### Required work
Locate each line of the material that contains "objects", then return it.

### Data segment

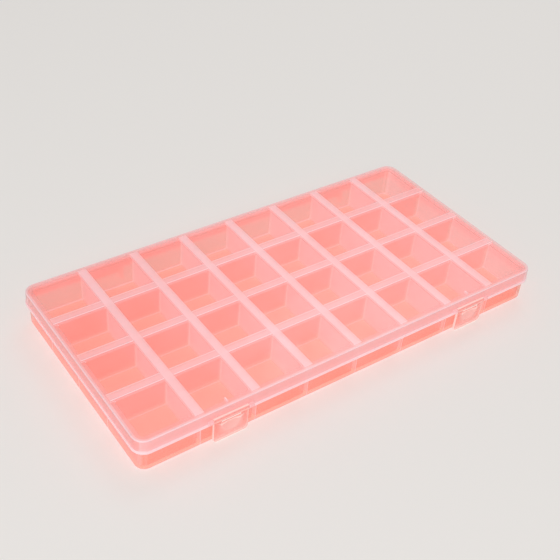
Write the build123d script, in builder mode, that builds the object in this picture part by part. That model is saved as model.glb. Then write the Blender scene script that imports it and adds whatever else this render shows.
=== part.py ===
# Compartment storage box: a frosted tray of thirty-two cells under a hinged lid with two latches.
# Millimetres, +Z up, +X along the length, -Y towards the latches.
# The origin is the middle of the tray's underside, which is the face the box rests on.
from build123d import *
from math import sqrt
import os

# Cells and tray
columns = 8
rows = 4
cell_length = 32.6
cell_width = 32.1
divider_thickness = 1.2
divider_top_radius = 0.4
wall_thickness = 1.4
floor_thickness = 1.2
tray_corner_radius = 5.6
bottom_edge_radius = 0.9

# Lid
box_height = 22.5
panel_thickness = 1.2
skirt_thickness = 1.2
skirt_depth = 8.85
top_edge_radius = 0.8
bead_height = 1.8
bead_projection = 0.5
bead_edge_radius = 0.35
rib_band_width = 5.4
rib_thickness = 0.9
rib_depth = 0.8
rib_corner_radius = 2.0

# Clearances between the bodies
lid_side_gap = 0.3
lid_seat_gap = 0.3
hinge_gap = 0.4
latch_gap = 0.3
running_clearance = 0.06

# Back hinges: a bar between two ears on the tray, and a clip on the lid that snaps over it
hinge_bar_radius = 1.0
hinge_clip_wall = 1.14
hinge_clip_length = 16.0
hinge_clip_mouth = 1.6
hinge_ear_radius = 2.0
hinge_ear_thickness = 2.0

# Front latches: a flap that swings on a pin across a notch in the lid's skirt
latch_column = 2
latch_width = 21.2
latch_thickness = 1.4
latch_corner_radius = 2.5
latch_ground_gap = 0.4
latch_pin_radius = 0.7
latch_knuckle_radius = 1.4
latch_knuckle_mouth = 1.1
latch_pivot_rise = 2.35
latch_pivot_inset = 0.8
latch_ear_width = 3.0
latch_wall_gap = 1.15
slot_bar = 0.9
slot_width = 11.5
slot_height = 2.0
slot_play = 0.2
catch_side_play = 0.5
catch_nose = 0.6
dish_radius = 5.75
dish_depth = 0.7

# Places worked out from the sizes above
column_pitch = cell_length + divider_thickness
row_pitch = cell_width + divider_thickness
inner_length = columns * cell_length + (columns - 1) * divider_thickness
inner_width = rows * cell_width + (rows - 1) * divider_thickness
tray_length = inner_length + 2 * wall_thickness
tray_width = inner_width + 2 * wall_thickness
skirt_inner_length = tray_length + 2 * lid_side_gap
skirt_inner_width = tray_width + 2 * lid_side_gap
lid_length = skirt_inner_length + 2 * skirt_thickness
lid_width = skirt_inner_width + 2 * skirt_thickness
skirt_inner_radius = tray_corner_radius + lid_side_gap
lid_corner_radius = skirt_inner_radius + skirt_thickness
panel_bottom = box_height - panel_thickness
skirt_bottom = box_height - skirt_depth
tray_height = panel_bottom - lid_seat_gap
divider_height = tray_height - floor_thickness
wall_face = tray_width / 2
skirt_face = lid_width / 2
bead_face = skirt_face + bead_projection
bead_length = lid_length + 2 * bead_projection
bead_width = lid_width + 2 * bead_projection
rib_ring_length = column_pitch - rib_band_width + 2 * rib_thickness
rib_ring_width = row_pitch - rib_band_width + 2 * rib_thickness

hinge_clip_radius = hinge_bar_radius + running_clearance + hinge_clip_wall
hinge_axis_y = bead_face + hinge_clip_radius / 2
hinge_axis_z = skirt_bottom - hinge_gap - hinge_ear_radius
hinge_bar_length = hinge_clip_length + 2 * latch_gap

fitting_x = (columns / 2 - latch_column + 0.5) * column_pitch
fitting_places = {"left": -fitting_x, "right": fitting_x}

flap_inner_face = wall_face + latch_wall_gap
flap_outer_face = flap_inner_face + latch_thickness
pivot_y = flap_inner_face + latch_pivot_inset
pivot_z = skirt_bottom + latch_pivot_rise
notch_width = latch_width + 2 * latch_gap
notch_top = pivot_z + latch_knuckle_radius + latch_gap
notch_reach = pivot_y + latch_knuckle_radius + latch_gap - skirt_inner_width / 2
ear_span = notch_width + 2 * latch_ear_width
ear_reach = pivot_y - skirt_face + skirt_thickness / 2
slot_top = pivot_z - latch_knuckle_radius - slot_bar
slot_bottom = slot_top - slot_height
catch_width = slot_width - 2 * catch_side_play

column_places = [(i - columns / 2) * column_pitch for i in range(1, columns)]
row_places = [(rows / 2 - i) * row_pitch for i in range(1, rows)]

os.makedirs("parts", exist_ok=True)


def save(builder, name):
    """Label a finished piece and write it under its own name."""
    builder.part.label = name
    export_step(builder.part, f"parts/{name}.step")


# Tray shell: the floor and the four outer walls, one open box with rounded corners
with BuildPart() as tray_shell:
    with BuildSketch():
        RectangleRounded(tray_length, tray_width, tray_corner_radius)
    extrude(amount=tray_height)
    fillet(tray_shell.faces().sort_by(Axis.Z)[0].edges(), bottom_edge_radius)
    with BuildSketch(Plane.XY.offset(floor_thickness)):
        RectangleRounded(inner_length, inner_width, tray_corner_radius - wall_thickness)
    extrude(amount=divider_height, mode=Mode.SUBTRACT)
save(tray_shell, "tray_shell")


# Row dividers: long slats that run the length of the tray, numbered from the back
def row_divider(y):
    with BuildPart() as slat:
        with Locations((0, y, floor_thickness)):
            Box(inner_length, divider_thickness, divider_height, align=(Align.CENTER, Align.CENTER, Align.MIN))
        top = slat.faces().sort_by(Axis.Z)[-1]
        fillet(top.edges().filter_by(Axis.X), divider_top_radius)
    return slat


for number, y in enumerate(row_places, start=1):
    save(row_divider(y), f"row_divider_{number}")


# Column dividers: each is a line of short slats between the row dividers, numbered from the left
def column_divider(x):
    slat_places = [(x, (rows / 2 - i - 0.5) * row_pitch, floor_thickness) for i in range(rows)]
    with BuildPart() as slats:
        with Locations(*slat_places):
            Box(divider_thickness, cell_width, divider_height, align=(Align.CENTER, Align.CENTER, Align.MIN))
        tops = slats.faces().filter_by(Axis.Z).group_by(Axis.Z)[-1]
        fillet(tops.edges().filter_by(Axis.Y), divider_top_radius)
    return slats


for number, x in enumerate(column_places, start=1):
    save(column_divider(x), f"column_divider_{number}")


# Lid: a flat panel with a skirt that slips over the tray, a thick bead along the skirt's lower edge,
# and at each latch a notch between two ears
with BuildPart() as lid:
    with BuildSketch(Plane.XY.offset(skirt_bottom)):
        RectangleRounded(lid_length, lid_width, lid_corner_radius)
    extrude(amount=skirt_depth)
    fillet(lid.faces().sort_by(Axis.Z)[-1].edges(), top_edge_radius)
    with BuildSketch(Plane.XY.offset(skirt_bottom)):
        RectangleRounded(bead_length, bead_width, lid_corner_radius + bead_projection)
    extrude(amount=bead_height)
    bead_flank = lid.faces().filter_by(Axis.Y).sort_by(Axis.Y)[0]
    fillet(bead_flank.edges().filter_by(Axis.X), bead_edge_radius)
    for x in fitting_places.values():
        with BuildSketch(Plane.YZ.offset(x - ear_span / 2)):
            with Locations((-pivot_y, pivot_z)):
                Circle(latch_knuckle_radius)
                Rectangle(ear_reach, 2 * latch_knuckle_radius, align=(Align.MIN, Align.CENTER))
        extrude(amount=ear_span)
    with BuildSketch(Plane.XY.offset(skirt_bottom)):
        RectangleRounded(skirt_inner_length, skirt_inner_width, skirt_inner_radius)
    extrude(amount=panel_bottom - skirt_bottom, mode=Mode.SUBTRACT)
    for x in fitting_places.values():
        with Locations((x, -skirt_inner_width / 2, skirt_bottom)):
            notch_align = (Align.CENTER, Align.CENTER, Align.MIN)
            Box(notch_width, 2 * notch_reach, notch_top - skirt_bottom, align=notch_align, mode=Mode.SUBTRACT)
save(lid, "lid")


# Lid ribs: a low ring under the lid inside each cell, so that two ribs run beside every divider
with BuildPart() as lid_ribs:
    with BuildSketch(Plane.XY.offset(panel_bottom)):
        with GridLocations(column_pitch, row_pitch, columns, rows):
            RectangleRounded(rib_ring_length, rib_ring_width, rib_corner_radius)
        with GridLocations(column_pitch, row_pitch, columns, rows):
            hole_length = rib_ring_length - 2 * rib_thickness
            hole_width = rib_ring_width - 2 * rib_thickness
            RectangleRounded(hole_length, hole_width, rib_corner_radius - rib_thickness, mode=Mode.SUBTRACT)
    extrude(amount=-rib_depth)
save(lid_ribs, "lid_ribs")


# Tray hinges: two ears on the back wall with a round bar between them
def tray_hinge(x):
    low_corner = hinge_axis_z - (hinge_axis_y - wall_face) - hinge_ear_radius * sqrt(2)
    tangent = hinge_ear_radius * sqrt(0.5)
    with BuildPart() as hinge:
        for start in (-hinge_bar_length / 2 - hinge_ear_thickness, hinge_bar_length / 2):
            with BuildSketch(Plane.YZ.offset(x + start)):
                with BuildLine():
                    Polyline(
                        (hinge_axis_y, hinge_axis_z + hinge_ear_radius),
                        (wall_face, hinge_axis_z + hinge_ear_radius),
                        (wall_face, low_corner),
                        (hinge_axis_y + tangent, hinge_axis_z - tangent),
                        (hinge_axis_y, hinge_axis_z),
                        close=True,
                    )
                make_face()
                with Locations((hinge_axis_y, hinge_axis_z)):
                    Circle(hinge_ear_radius)
            extrude(amount=hinge_ear_thickness)
        with BuildSketch(Plane.YZ.offset(x - hinge_bar_length / 2)):
            with Locations((hinge_axis_y, hinge_axis_z)):
                Circle(hinge_bar_radius)
        extrude(amount=hinge_bar_length)
    return hinge


# Lid hinges: a clip with a downward mouth round the bar, on an arm that comes down from the bead
def lid_hinge(x):
    bore_radius = hinge_bar_radius + running_clearance
    arm_width = bead_face - (hinge_axis_y - hinge_clip_radius)
    with BuildPart() as hinge:
        with BuildSketch(Plane.YZ.offset(x - hinge_clip_length / 2)):
            with Locations((hinge_axis_y, hinge_axis_z)):
                Circle(hinge_clip_radius)
            with Locations((bead_face - arm_width, hinge_axis_z)):
                Rectangle(arm_width, skirt_bottom - hinge_axis_z, align=(Align.MIN, Align.MIN))
            with Locations((hinge_axis_y, hinge_axis_z)):
                Circle(bore_radius, mode=Mode.SUBTRACT)
                Rectangle(
                    hinge_clip_mouth,
                    hinge_clip_radius + running_clearance,
                    align=(Align.CENTER, Align.MAX),
                    mode=Mode.SUBTRACT,
                )
        extrude(amount=hinge_clip_length)
    return hinge


# Latch pins: a round pin across each notch, moulded between the ears
def latch_pin(x):
    with BuildPart() as pin:
        with BuildSketch(Plane.YZ.offset(x - notch_width / 2)):
            with Locations((-pivot_y, pivot_z)):
                Circle(latch_pin_radius)
        extrude(amount=notch_width)
    return pin


# Latches: a flap with round lower corners, a slot over the catch, a dished thumb hold and a knuckle
def latch(x):
    flap_height = pivot_z - latch_ground_gap
    bore_radius = latch_pin_radius + running_clearance
    dish_sphere = (dish_radius**2 + dish_depth**2) / (2 * dish_depth)
    with BuildPart() as flap:
        with BuildSketch(Plane.XZ.offset(flap_inner_face)) as face:
            with Locations((x, pivot_z)):
                Rectangle(latch_width, flap_height, align=(Align.CENTER, Align.MAX))
            fillet(face.vertices().group_by(Axis.Z)[0], latch_corner_radius)
        extrude(amount=latch_thickness)
        with BuildSketch(Plane.YZ.offset(x - latch_width / 2)):
            with Locations((-pivot_y, pivot_z)):
                Circle(latch_knuckle_radius)
        extrude(amount=latch_width)
        with BuildSketch(Plane.YZ.offset(x - latch_width / 2)):
            with Locations((-pivot_y, pivot_z)):
                Circle(bore_radius)
                Rectangle(2 * latch_knuckle_radius, latch_knuckle_mouth, align=(Align.MIN, Align.CENTER))
        extrude(amount=latch_width, mode=Mode.SUBTRACT)
        with BuildSketch(Plane.XZ.offset(flap_inner_face)):
            with Locations((x, slot_bottom)):
                Rectangle(slot_width, slot_height, align=(Align.CENTER, Align.MIN))
        extrude(amount=latch_thickness, mode=Mode.SUBTRACT)
        with Locations((x, dish_depth - dish_sphere - flap_outer_face, slot_bottom)):
            Sphere(dish_sphere, arc_size2=0, mode=Mode.SUBTRACT)
    return flap


# Catches: a ridge on the front wall that shows in each slot, flat underneath and sloped on top
def catch(x):
    reach = latch_wall_gap - latch_gap
    with BuildPart() as ridge:
        with BuildSketch(Plane.YZ.offset(x - catch_width / 2)):
            with BuildLine():
                Polyline(
                    (-wall_face, slot_bottom + slot_play),
                    (-wall_face - reach, slot_bottom + slot_play),
                    (-wall_face - reach, slot_bottom + slot_play + catch_nose),
                    (-wall_face, slot_top - slot_play),
                    close=True,
                )
            make_face()
        extrude(amount=catch_width)
    return ridge


fittings = {
    "tray_hinge": tray_hinge,
    "lid_hinge": lid_hinge,
    "latch_pin": latch_pin,
    "latch": latch,
    "catch": catch,
}
for name, make in fittings.items():
    for side, x in fitting_places.items():
        save(make(x), f"{name}_{side}")
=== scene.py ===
import bpy
import bmesh
from math import cos, pi, radians, sin, sqrt
from mathutils import Matrix, Vector


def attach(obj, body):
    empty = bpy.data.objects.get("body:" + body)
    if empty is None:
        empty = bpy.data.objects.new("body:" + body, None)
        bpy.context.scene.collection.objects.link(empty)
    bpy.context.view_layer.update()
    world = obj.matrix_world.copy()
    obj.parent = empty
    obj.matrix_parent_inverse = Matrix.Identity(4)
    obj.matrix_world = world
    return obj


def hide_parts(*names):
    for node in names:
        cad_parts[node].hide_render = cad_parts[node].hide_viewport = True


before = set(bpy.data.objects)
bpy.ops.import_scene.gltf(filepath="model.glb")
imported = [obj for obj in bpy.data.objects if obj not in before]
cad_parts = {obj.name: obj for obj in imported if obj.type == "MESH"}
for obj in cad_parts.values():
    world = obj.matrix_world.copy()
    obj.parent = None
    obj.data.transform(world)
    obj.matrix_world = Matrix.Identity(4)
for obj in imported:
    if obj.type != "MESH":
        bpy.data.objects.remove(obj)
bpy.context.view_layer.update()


# Tray: one moulding in frosted polypropylene, a floor, four outer walls and the dividers of 32 cells.
# The cells have drafted walls, a rounded foot and eased tops, as they leave the mould. The plastic is
# milky, paler where it is deep or edge-on, and lets warm light through where it is a thin sheet. The
# walls that face along the length are painted paler as painted light, and the middle of each small cell
# corner is painted milky as a painted highlight.
mm = 0.001
columns = 8
rows = 4
cell_length = 32.6
cell_width = 32.1
divider_thickness = 1.2
wall_thickness = 1.4
floor_thickness = 1.2
tray_height = 21.0
tray_corner_radius = 5.6
tray_bottom_radius = 0.9
tray_rim_radius = 0.3
divider_top_radius = 0.4
cell_draft = 0.12
cell_foot_radius = 0.5
cell_corner_radius = 1.4
cell_arc_steps = 5
wall_arc_steps = 8
round_over = (0, pi / 8, pi / 4, 3 * pi / 8)

column_pitch = cell_length + divider_thickness
row_pitch = cell_width + divider_thickness
tray_length = columns * column_pitch - divider_thickness + 2 * wall_thickness
tray_width = rows * row_pitch - divider_thickness + 2 * wall_thickness

least_corner = 0.15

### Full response
    empty = bpy.data.objects.get("body:" + body)
        empty = bpy.data.objects.new("body:" + body, None)
        bpy.context.scene.collection.objects.link(empty)
before = set(bpy.data.objects)
imported = [obj for obj in bpy.data.objects if obj not in before]
        bpy.data.objects.remove(obj)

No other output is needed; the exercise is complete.